Physicians may soon be able to check on a patient's status after a hospital stay by text messaging the person's mobile phone.

Researchers at Reply-planeT, an Italian communications services provider, and the Istituto Nazionale Tumori, a research hospital in Milan, have developed and tested a wireless patient monitoring system that could help doctors detect a patient's current condition at a distance. Keeping up-to-date on a patient's condition once the person has left the hospital can help doctors to detect problems earlier and pursue any necessary intervention. "The wide and growing use of mobile phones and the Internet by the general population provides important new methods for communication between doctor and patient," wrote the researchers in the medical journal BMC Medical Informatics and Decision Making.

The team's Wireless Health Outcomes Monitoring System (WHOMS) could reduce the need to use printed questionnaires for monitoring patients' health and quality of life, making doctor-patient communication faster and easier. The system allows physicians to send short questionnaires to patients' mobile phones. Patients can answer the questions using their phone keypad and then return the completed form to the physicians without leaving their chair or bed. The results are collated automatically and presented to the physician on a secure Web page. A graphic display gives doctors a quick overview of the patient's condition. If a patient has seriously modified symptoms, a flashing signal will appear by the person's name.
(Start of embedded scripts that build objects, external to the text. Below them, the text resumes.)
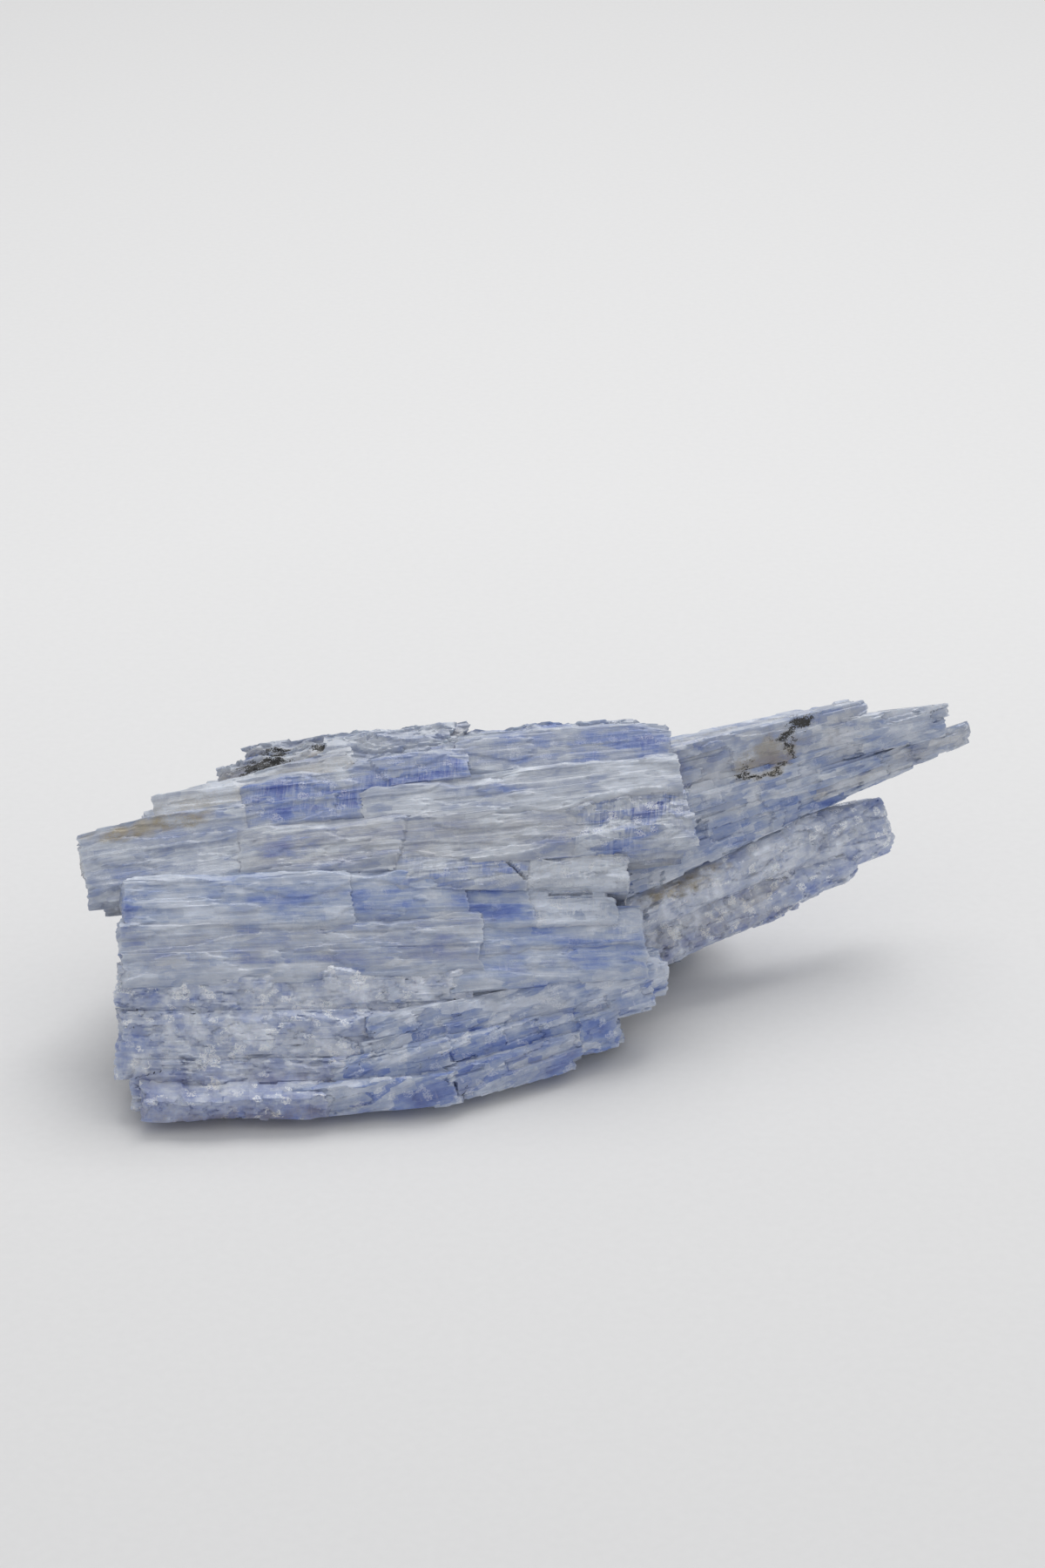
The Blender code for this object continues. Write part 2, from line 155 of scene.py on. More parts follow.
def crumbled(deep, along, across, crumble):
    """The depth of a place where the blades are crushed too, into tilted lumps with chips on them."""
    lump_length, lump_width = CRUSHED["lump"]
    chip_length, chip_width = CRUSHED["chip"]
    lane = across / lump_width + 0.9 * swell(along / 4.0, across / 3.0)
    stretch = along / lump_length + 0.8 * swell(across / 1.3, along / 5.0)
    tilt_along, tilt_across = flake(stretch, lane) - 0.5, flake(stretch + 60, lane) - 0.5
    deep = deep + CRUSHED["tilt"] * crumble * (tilt_along * (stretch % 1.0) + tilt_across * (lane % 1.0))
    deep = deep + CRUSHED["heave"] * crumble * (np.abs(swell(along / 5.0, across / 3.0)) - 0.3)
    chips = flake(along / chip_length + 20, across / chip_width + 9) - 0.5
    chipped = swell(along / 4.0 + 60, across / 2.0) > -0.2
    return deep + CRUSHED["chip_height"] * crumble * chips * chipped


STRIATIONS = ((5.0, 0.34, 0.03), (1.6, 0.2, 0.015))  # length, width and height of the fine ridges on a face


def cleft(along, across, cut, crumble=0.0):
    """How deep a place of a broad face lies below the blade's own, from its place in the grain."""
    along = along + cut["fray"] * swell(along / 2.4, across / 0.35)
    across = across + 0.10 * swell(along / 9.0, across / 2.0)
    long_swell, wide_swell = cut["terrace"]
    rise = swell(along / long_swell, across / wide_swell)
    rise = rise + 0.5 * swell(along / (0.35 * long_swell) + 40, across / (0.4 * wide_swell))
    deep = cut["step"] * (np.floor(cut["levels"] * (1.0 + 0.6 * rise)) - 0.5 * cut["levels"])
    for length, width, depth, share in cut["flakes"]:
        deep = deep + depth * (flake(along / length, across / width) < share)
    for length, width, height in STRIATIONS:
        deep = deep + height * swell(along / length, across / width)
    return crumbled(deep, along, across, crumble) if crumble else deep


CRACK_DEPTH = 0.5
CRACK_WIDTH = 0.3


def cracked(packet, along, across):
    """Depth of the packet's open cracks at places of its face."""
    deep = np.zeros_like(along)
    for points in packet.get("cracks", ()):
        wander = 0.12 * swell(along / 1.3, across / 1.3)
        for (from_along, from_across), (to_along, to_across) in zip(points, points[1:]):
            run, side = to_along - from_along, to_across - from_across
            share = ((along - from_along) * run + (across - from_across) * side) / (run * run + side * side)
            share = np.clip(share, 0.0, 1.0)
            off = np.hypot(along - from_along - share * run, across - from_across - share * side + wander)
            deep = np.maximum(deep, CRACK_DEPTH * (off < CRACK_WIDTH / 2))
    return deep


MARKS = dict(blue=0.42, stain=0.0, soot=0.0, fibre=0.0)  # what patches change, and what is plain
RIM_MARK = 0.3  # share of its own marks that a packet keeps at its rim
RIM_FADE = (2.4, 1.4)  # how far inside its ends and its sides it has them in full
# A ring of film, in half sizes of its patch, and how far it is open at one side.
RING = dict(radius=0.8, half_width=0.3, edge=0.25, uneven=0.35, opening=1.3)


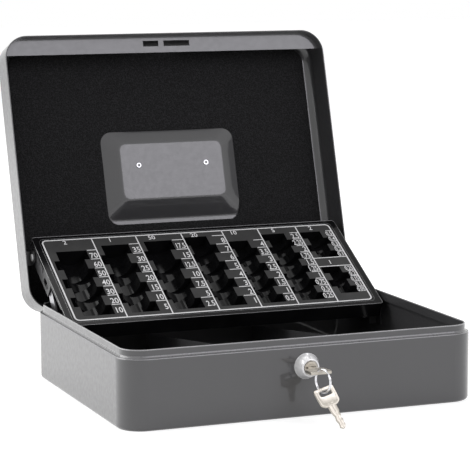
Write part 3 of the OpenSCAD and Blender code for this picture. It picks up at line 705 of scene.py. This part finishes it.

To test whether their system would work in the real world, the researchers asked all 97 cancer in-patients at the Istituto Nazionale Tumori--with the exception of those who had just had surgery and those who had visible physical impairments--to fill in a short survey using their mobile phone. All of the patients that attempted to complete the ten-question survey about their state of health did so successfully. "This confirmed the user-friendliness of the system for people familiar with modern communication technologies," claim the researchers.

However, 42 percent of the patients asked to participate in the study refused, mostly due to inexperience with using mobile phones. This was a larger percentage than the researchers had expected, but they hope that this figure might be reduced if a patients could get help from family members or if other channels of communication, such as the Internet, were incorporated into the system.

"We are currently introducing modifications aimed at improving the system," wrote the researchers. "In particular we are investigating multi-channel approaches so that we can offer WHOMS functions through Palm computers and interactive voice responders to provide a better interface and a wider choice for patients."